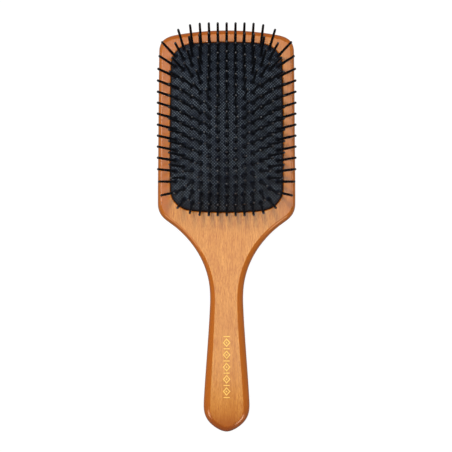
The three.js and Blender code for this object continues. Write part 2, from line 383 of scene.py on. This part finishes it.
def rubber_material():
    """Dark grey rubber imprinted with a fine diagonal weave, plain along its border."""
    material, tree, shader = new_material("woven_rubber")
    dark = (0.0042, 0.0066, 0.0135, 1)
    light = (0.120, 0.150, 0.172, 1)

    place = add_node(tree, "ShaderNodeSeparateXYZ", {0: object_place(tree)})
    across, along = place.outputs[0], place.outputs[1]
    knots = math_node(tree, "MULTIPLY", weave_wave(tree, across), weave_wave(tree, along))
    woven = add_node(tree, "ShaderNodeAttribute", attribute_name="woven").outputs["Fac"]
    relief = math_node(tree, "MULTIPLY", map_range(tree, knots, 0.0, 1.0), woven)
    patches = noise(tree, (0.14, 0.14, 0.14), detail=4, roughness=0.65)
    worn = map_range(tree, patches, 0.3, 0.65, 0.25, 1.0)
    lower = map_range(tree, along, 46.0, 16.0, 0.6, 1.15)
    lift = math_node(tree, "MULTIPLY", math_node(tree, "MULTIPLY", relief, worn), lower)
    tree.links.new(mix_colour(tree, lift, dark, light), shader.inputs["Base Color"])

    imprint = {"Height": relief, "Strength": 0.8, "Distance": 0.12 * MM}
    bump = add_node(tree, "ShaderNodeBump", imprint)
    tree.links.new(bump.outputs[0], shader.inputs["Normal"])
    tree.links.new(map_range(tree, relief, 0.0, 1.0, 0.7, 0.5), shader.inputs["Roughness"])
    shader.inputs["Specular IOR Level"].default_value = 0.25
    return material


def pin_material():
    """Glossy blue-black nylon with faint flow marks from moulding, scuffed paler at the tips."""
    material, tree, shader = new_material("black_nylon")
    dark = (0.0030, 0.0033, 0.0048, 1)
    light = (0.0090, 0.0096, 0.0125, 1)
    scuffed = (0.17, 0.18, 0.19, 1)

    flow = noise(tree, (1.2, 1.2, 0.25), detail=2)
    worn = add_node(tree, "ShaderNodeAttribute", attribute_name="worn").outputs["Fac"]
    patches = map_range(tree, noise(tree, (0.3, 0.3, 0.3), detail=2), 0.4, 0.6, 0.1, 1.0)
    scuffs = math_node(tree, "MULTIPLY", worn, patches)
    colour = mix_colour(tree, scuffs, mix_colour(tree, flow, dark, light), scuffed)
    tree.links.new(colour, shader.inputs["Base Color"])
    tree.links.new(map_range(tree, flow, 0.3, 0.7, 0.20, 0.32), shader.inputs["Roughness"])
    return material


def foil_material():
    """Gold foil pressed into the lacquer, slightly mottled."""
    material, tree, shader = new_material("gold_foil")
    bright = (1.00, 0.68, 0.18, 1)
    deep = (0.90, 0.54, 0.11, 1)
    mottle = noise(tree, (1.5, 1.5, 1.5), detail=3)
    colour = mix_colour(tree, mottle, bright, deep)
    tree.links.new(colour, shader.inputs["Base Color"])
    tree.links.new(map_range(tree, mottle, 0.3, 0.7, 0.30, 0.5), shader.inputs["Roughness"])
    shader.inputs["Metallic"].default_value = 0.6
    return material


# ---------------------------------------------------------------- the wooden body


def edge_width(outline):
    """How far the rounded edge reaches in from each point of the outline."""
    x, y = outline[:, 0], outline[:, 1]
    width = np.interp(y, list(EDGE_WIDTHS), list(EDGE_WIDTHS.values()))
    bias = np.interp(y, list(EDGE_BIAS), list(EDGE_BIAS.values()))
    return (width + bias * np.sign(x))[:, None]


def level_ring(flat, height):
    """Points of the plane, lifted to one height."""
    return np.column_stack([flat, np.full(len(flat), height)])


def outer_rings():
    """The wood's outside, from the back face round the edge to the front face."""
    outline = smooth_outline(contour("wooden_body", EDGE_DEPTH), WOOD_POINTS)
    normal = inward(outline)
    width = edge_width(outline)
    first = math.radians(EDGE_START)
    turns = np.linspace(first, math.pi / 2, EDGE_RINGS)
    shares = (1 - np.sin(turns)) / (1 - math.sin(first))
    drops = EDGE_DEPTH * (1 - np.cos(turns) / math.cos(first))

    steps = [(width + SUPPORT, 0)]
    steps += [(width * share, drop) for share, drop in zip(shares, drops)]
    steps += [(width * share, FACE_Z - drop) for share, drop in zip(shares[::-1], drops[::-1])]
    steps.append((width + SUPPORT, FACE_Z))
    return [level_ring(outline + normal * inset, z) for inset, z in steps]


def pocket_rings():
    """The pocket, from its rim down past the groove to its floor."""
    outline = smooth_outline(contour("wooden_body", FLOOR_Z), POCKET_POINTS)
    normal = inward(outline)
    reach, low, high = GROOVE["reach"], GROOVE["low"], GROOVE["high"]

    steps = [(RIM_ROUND + SUPPORT, FACE_Z)]
    for a in np.linspace(0, math.pi / 2, RIM_RINGS):
        steps.append((RIM_ROUND * (1 - math.sin(a)), FACE_Z - RIM_ROUND * (1 - math.cos(a))))
    steps += [(0, high), (reach, high), (reach, low), (0, low), (0, FLOOR_Z)]
    return [level_ring(outline - normal * outwards, z) for outwards, z in steps]


def wood_body(material):
    """The paddle and handle: rounded all round, with the cushion's pocket sunk in its face."""
    outside, inside = outer_rings(), pocket_rings()
    rings = outside + inside
    starts = [int(n) for n in np.cumsum([0] + [len(ring) for ring in rings])]
    rim = len(outside)  # the pocket's first ring, which the front face surrounds
    faces = []
    for r in range(len(rings) - 1):
        if r + 1 != rim:
            faces += ring_faces(starts[r], starts[r + 1], len(rings[r]))

    back = filled(rings[0])
    front = filled(rings[rim - 1], rings[rim])
    floor = filled(rings[-1])
    for triangles, start in ((back, 0), (front, starts[rim - 1]), (floor, starts[-2])):
        faces += [tuple(start + corner for corner in t) for t in triangles]
    made = build_mesh("wood_body", np.vstack(rings), faces, material)
    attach(made, "handle")
    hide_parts("wooden_body")


# ---------------------------------------------------------------- the rubber cushion


def cushion_shell():
    """Rings from the dome's crown out to its flange and back under it, and how deep each is woven."""
    outline = smooth_outline(contour("wooden_body", FLOOR_Z), RUBBER_POINTS)
    normal = inward(outline)
    half_width = 30.0  # the dome's, roughly: turns a share of the outline into a distance
    rings, woven = [], []

    def surface_ring(inset, share=1.0, drop=0.0):
        flat = (outline + normal * inset) * share
        heights = dome_height(flat[:, 0], flat[:, 1]) - drop
        rings.append(np.column_stack([flat, heights]))
        from_wall = inset + (1 - share) * half_width
        woven.append(smoothstep(from_wall, RUBBER_ROUND, WEAVE_INSET))

    def flange_ring(inset, height):
        rings.append(level_ring(outline + normal * inset, height))
        woven.append(0.0)

    shares = np.linspace(0.02, 1, 40)  # of the outline, for rings all over the dome
    edge = RUBBER_GAP + RUBBER_ROUND
    for share in shares:
        surface_ring(edge, share)
    for a in np.linspace(0, math.pi / 2, 8)[1:]:
        surface_ring(edge - RUBBER_ROUND * math.sin(a), drop=RUBBER_ROUND * (1 - math.cos(a)))
    flange_floor = GROOVE["low"] + FLANGE["play"]
    flange_top = flange_floor + FLANGE["thickness"]
    flange_reach = GROOVE["reach"] - FLANGE["play"]
    flange_ring(RUBBER_GAP, flange_top)
    flange_ring(-flange_reach, flange_top)
    flange_ring(-flange_reach, flange_floor)
    flange_ring(RUBBER_GAP + RUBBER_WALL, flange_floor)
    for share in reversed(shares):
        surface_ring(edge + INNER_MARGIN, share, drop=RUBBER_WALL)
    return rings, woven


def rubber_pad(material):
    """The domed cushion, a shell with a rolled edge, a flange in the groove and a lip at each pin."""
    rings, woven = cushion_shell()
    count = RUBBER_POINTS
    vertices = [tuple(p) for p in np.vstack(rings)]
    weave = list(np.repeat(woven, count))
    faces = []
    for r in range(len(rings) - 1):
        faces += ring_faces(r * count, (r + 1) * count, count)
    last = (len(rings) - 1) * count
    faces.append(tuple(range(count)))
    faces.append(tuple(last + i for i in range(count)))

    def add_collar(profile, x, y):
        """A plain ring on the dome; the profile lists (height over the dome, radius)."""
        start = len(vertices)
        foot = Vector((x, y, dome_height(x, y)))
        vertices.extend(turned(profile, foot, dome_normal(x, y), COLLAR_SIDES))
        weave.extend([0.0] * (len(profile) * COLLAR_SIDES))
        faces.extend(turned_faces(start, len(profile), COLLAR_SIDES))

    for column in range(-COLUMNS_EACH_SIDE, COLUMNS_EACH_SIDE + 1):
        for foot in pin_feet(column):
            add_collar(PIN_LIP, foot.x, foot.y)
    vent_ring = [(height, VENT["radius"] + width) for height, width in VENT_RING]
    add_collar(vent_ring, *VENT["place"])

    made = build_mesh("rubber_pad", vertices, faces, material)
    add_attribute(made, "woven", weave)
    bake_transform(made)
    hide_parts("rubber_cushion")


# ---------------------------------------------------------------- the pins


def pin_profile():
    """A pin from the foot in the rubber up a tapering shaft to its rounded tip."""
    tip_turns = np.linspace(0, math.radians(80), 5)
    tip_start = PIN_REACH - TIP_RADIUS
    tip = [(tip_start + TIP_RADIUS * math.sin(a), TIP_RADIUS * math.cos(a)) for a in tip_turns]
    return PIN_FOOT + PIN_SHAFT + tip


def pin_column(column, material):
    """One column of pins; the tips of the upright ones, which stand highest, are scuffed."""
    label = f"{column + COLUMNS_EACH_SIDE + 1:02d}"
    profile = pin_profile()
    plain_points = (len(profile) - 1) * PIN_SIDES
    vertices, faces, worn = [], [], []
    for foot in pin_feet(column):
        start = len(vertices)
        axis = dome_normal(foot.x, foot.y)
        vertices += turned(profile, foot, axis, PIN_SIDES)
        faces += turned_faces(start, len(profile), PIN_SIDES)
        wear = float(smoothstep(axis.z, 0.90, 0.97))
        worn += [0.0] * plain_points + [wear] * PIN_SIDES
    made = build_mesh(f"pins_column_{label}", vertices, faces, material, crease_deg=50)
    add_attribute(made, "worn", worn)
    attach(made, f"column_{label}")
    strips = [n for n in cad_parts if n.startswith(f"pins_{label}_")]
    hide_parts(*strips)


# ---------------------------------------------------------------- the foil ornament


def lozenge(middle, half_x, half_y):
    return [(half_x, middle), (0, middle + half_y), (-half_x, middle), (0, middle - half_y)]


def rule(middle, half_x, half_y):
    corners = [(1, -1), (1, 1), (-1, 1), (-1, -1)]
    return [(half_x * u, middle + half_y * v) for u, v in corners]


def foil_mark(material):
    """A row of open lozenges, each round a small solid one, between short rules along the handle."""
    top, bottom = -124.0, -160.0
    repeats = 5
    step = (top - bottom) / repeats
    half_x, half_y = 2.25, 0.36 * step
    stroke = 0.55
    hole_x, hole_y = half_x - 1.35 * stroke, half_y - 1.5 * stroke
    dot_x, dot_y = 0.5, 0.6
    low, high = FACE_Z - 0.02, FACE_Z + 0.03
    vertices, faces = [], []

    def add_plate(outer):
        """A flat plate, let into the lacquer."""
        start, count = len(vertices), len(outer)
        for z in (low, high):
            vertices.extend((x, y, z) for x, y in outer)
        faces.extend(ring_faces(start, start + count, count))
        faces.append(tuple(start + count + i for i in range(count)))
        faces.append(tuple(start + i for i in reversed(range(count))))

    def add_frame(outer, inner):
        """A flat plate with a hole, let into the lacquer."""
        start, count = len(vertices), len(outer)
        for ring, z in ((outer, low), (outer, high), (inner, high), (inner, low)):
            vertices.extend((x, y, z) for x, y in ring)
        for r in range(4):
            faces.extend(ring_faces(start + r * count, start + (r + 1) % 4 * count, count))

    for i in range(repeats):
        middle = top - step * (i + 0.5)
        add_frame(lozenge(middle, half_x, half_y), lozenge(middle, hole_x, hole_y))
        add_plate(lozenge(middle, dot_x, dot_y))
    for i in range(repeats + 1):
        add_plate(rule(top - step * i, 0.8 * half_x, stroke / 2))
    made = build_mesh("foil_mark", vertices, faces, material, crease_deg=20)
    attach(made, "handle")


# ---------------------------------------------------------------- studio


def studio():
    """A floor just below the brush that glows white, so that it shows no shadow, and walls like it
    that only close the view."""
    material, _, shader = new_material("studio_white")
    shader.inputs["Base Color"].default_value = (0.04, 0.04, 0.04, 1)
    shader.inputs["Roughness"].default_value = 0.9
    shader.inputs["Specular IOR Level"].default_value = 0.0
    shader.inputs["Emission Color"].default_value = (1, 1, 1, 1)
    shader.inputs["Emission Strength"].default_value = 0.98
    half, low, high = 4000.0, -0.2, 4000.0
    around = [(-half, -half), (half, -half), (half, half), (-half, half)]
    corners = [(x, y, z) for z in (low, high) for x, y in around]
    floor = build_mesh("studio_floor", corners[:4], [(0, 1, 2, 3)], material)
    walls = build_mesh("studio_walls", corners, ring_faces(0, 4, 4), material)
    floor.visible_glossy = False
    for seen in ("visible_glossy", "visible_diffuse", "visible_shadow"):
        setattr(walls, seen, False)


def area_light(name, place, target, size, power, colour=(1, 1, 1)):
    """A rectangular softbox at a place, facing a target, in millimetres and watts."""
    light = bpy.data.lights.new(name, "AREA")
    light.shape = "RECTANGLE"
    light.size = size[0] * MM
    light.size_y = size[1] * MM
    light.energy = power
    light.color = colour
    made = bpy.data.objects.new(name, light)
    made.location = Vector(place) * MM
    aim = Vector(target) - Vector(place)
    made.rotation_euler = aim.to_track_quat("-Z", "Y").to_euler()
    bpy.context.scene.collection.objects.link(made)
    return made


def lighting():
    """A soft light overhead, a key above the head, a softbox on each side of it, and two warm ones
    low beyond the handle that are only seen as highlights on its rounded end."""
    head = (0, 0, FACE_Z)
    grip = (0, -168, FACE_Z)
    warm = (1.0, 0.72, 0.48)
    area_light("overhead", (100, 0, 1100), (100, 0, 0), (520, 860), 2.9)
    key = area_light("key", (-120, 300, 1040), (0, -20, 0), (200, 200), 8.5)
    key.visible_glossy = False
    area_light("left_side", (-820, 165, 700), head, (450, 500), 3.8)
    area_light("right_side", (900, 100, 560), head, (450, 400), 1.8)
    low_left = area_light("low_left", (-680, -670, 580), grip, (280, 340), 2.2, warm)
    low_right = area_light("low_right", (540, -845, 545), grip, (400, 320), 3.2, warm)
    for gloss_only in (low_left, low_right):
        gloss_only.visible_diffuse = False
    world = bpy.data.worlds.new("studio")
    world.use_nodes = True
    background = world.node_tree.nodes["Background"]
    background.inputs["Color"].default_value = (1, 1, 1, 1)
    background.inputs["Strength"].default_value = 0.2
    bpy.context.scene.world = world


def camera():
    """Straight above the brush, with its head at the top of the picture."""
    data = bpy.data.cameras.new("camera")
    data.lens = 50
    data.sensor_width = 36
    data.clip_end = 20
    made = bpy.data.objects.new("camera", data)
    made.location = Vector((-0.36, -58.7, 383.7)) * MM
    bpy.context.scene.collection.objects.link(made)
    bpy.context.scene.camera = made
    bpy.context.scene.view_settings.view_transform = "Standard"


# ---------------------------------------------------------------- the scene

camera()
wood_body(wood_material())
rubber_pad(rubber_material())
nylon = pin_material()
for column in range(-COLUMNS_EACH_SIDE, COLUMNS_EACH_SIDE + 1):
    pin_column(column, nylon)
foil_mark(foil_material())
studio()
lighting()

—————

Instruction
Print from the first line through the line that contains "light = (0.120, 0.150, 0.172, 1)", please, including both, and leave out every line outside that stretch.

Result
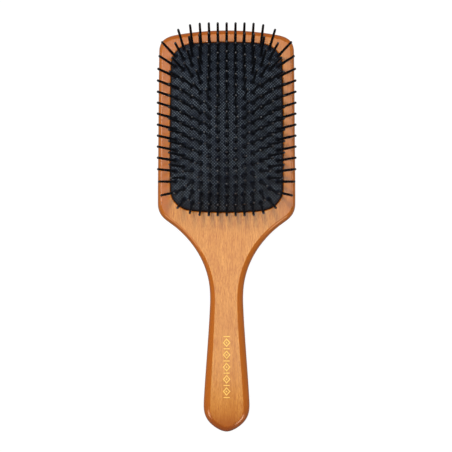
The three.js and Blender code for this object continues. Write part 2, from line 383 of scene.py on. This part finishes it.
def rubber_material():
    """Dark grey rubber imprinted with a fine diagonal weave, plain along its border."""
    material, tree, shader = new_material("woven_rubber")
    dark = (0.0042, 0.0066, 0.0135, 1)
    light = (0.120, 0.150, 0.172, 1)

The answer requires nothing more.